Aarhus Public Libraries in Aarhus, Denmark, provides a vision for a modern library. In the children’s library, researchers from the University of Southern Denmark, ISIS Katrinebjerg, four companies, and five libraries joined together to rethink children’s libraries, looking for ways that 21st century children can interact with their environment and shape their own experiences, particularly with digital media.

In addition to traditional paper books, the transformed children’s library includes activities like Story Surfer, where children physically interact with a story from a paper book on a large screen installed on the library floor. They choose their course of action and explore the book in innovative ways.

Story Surfer in Aarhus, Denmark
Story Surfer in Aarhus, Denmark

Aarhus has changed our view of libraries from being merely places to store information to places that engage children in information and that invite visitors to generate new information. These “maker and hacker” spaces now populate the floors of library spaces around the world. And, interestingly, some of the quiet space has given way to communal gathering and dialogue as in days of old.

Building upon the Aarhus example, we are rethinking the mission of today’s libraries through our Learning Landscapes initiative. Libraries are a perfect example of community spaces where children can spend their out-of-school time. Can we refashion these spaces to support active learning and informal education? Learning Landscapes meets this challenge by transforming city and public spaces into potential venues for learning through interaction. Adopting this lens, we can maintain the essence of a library—as space for information creation and sharing—while enhancing the interactive and engaged components of playful learning.

In Philadelphia, the Free Library—funded by the William Penn Foundation—has developed a project with DIGSAU, Studio Ludo, and Smith Memorial Playground. We joined this team to create playful learning spaces in four different library branches. Paper books will remain, but we are asking how children can interact more with the books they read and the information they want to gather. Could guided play experiences allow children to delve deeper into a literary character’s motivation? Can we image a new way to learn about bridge building and engineering supports by really putting the blocks together to construct those bridges rather than only reading about them? We are asking how the library can embrace some of the newer findings in the science of learning to support 21st century competencies to support the use of collaboration (team building), communication, content (reading, math, and learning to learn skills), critical thinking (problem solving), creative imagination, and confidence (persistence and an “I can do” attitude).

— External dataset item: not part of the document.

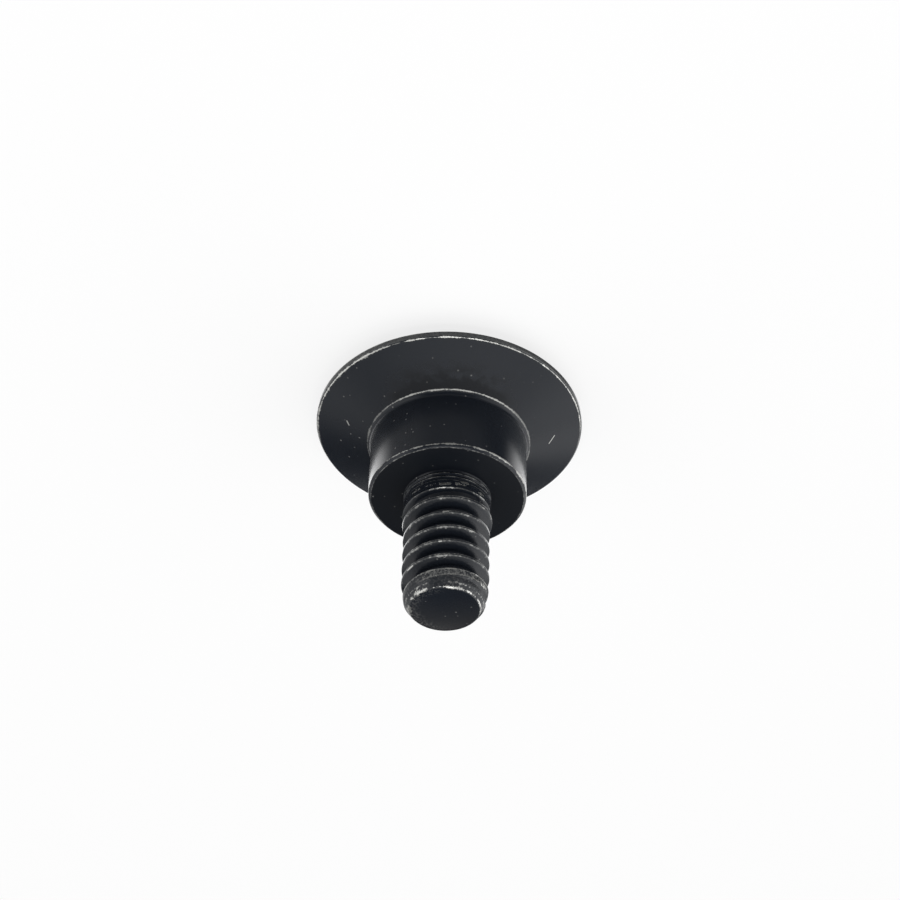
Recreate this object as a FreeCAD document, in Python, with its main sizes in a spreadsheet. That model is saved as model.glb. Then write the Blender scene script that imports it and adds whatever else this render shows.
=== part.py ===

Amidst the hustle and bustle of modern society, libraries remain major hubs where all citizens can access information to generate knowledge—just as Benjamin Franklin envisioned. But, in Philadelphia, we are spearheading a movement to reimagine libraries by asking how to do we keep the essence of “library” while embracing new avenues for information gathering, knowledge construction, and public assembly. It is in this spirit that we remain guided by Franklin’s insights. Libraries must continue to be hubs for accessing information, but in a 21st century global environment, libraries can become active learning spaces that also encourage interactive discovery and places where dialogue and debate is welcome. Learning Landscapes can help us rethink libraries in ways that bring Franklin’s 300-year-old vision to light in the modern era.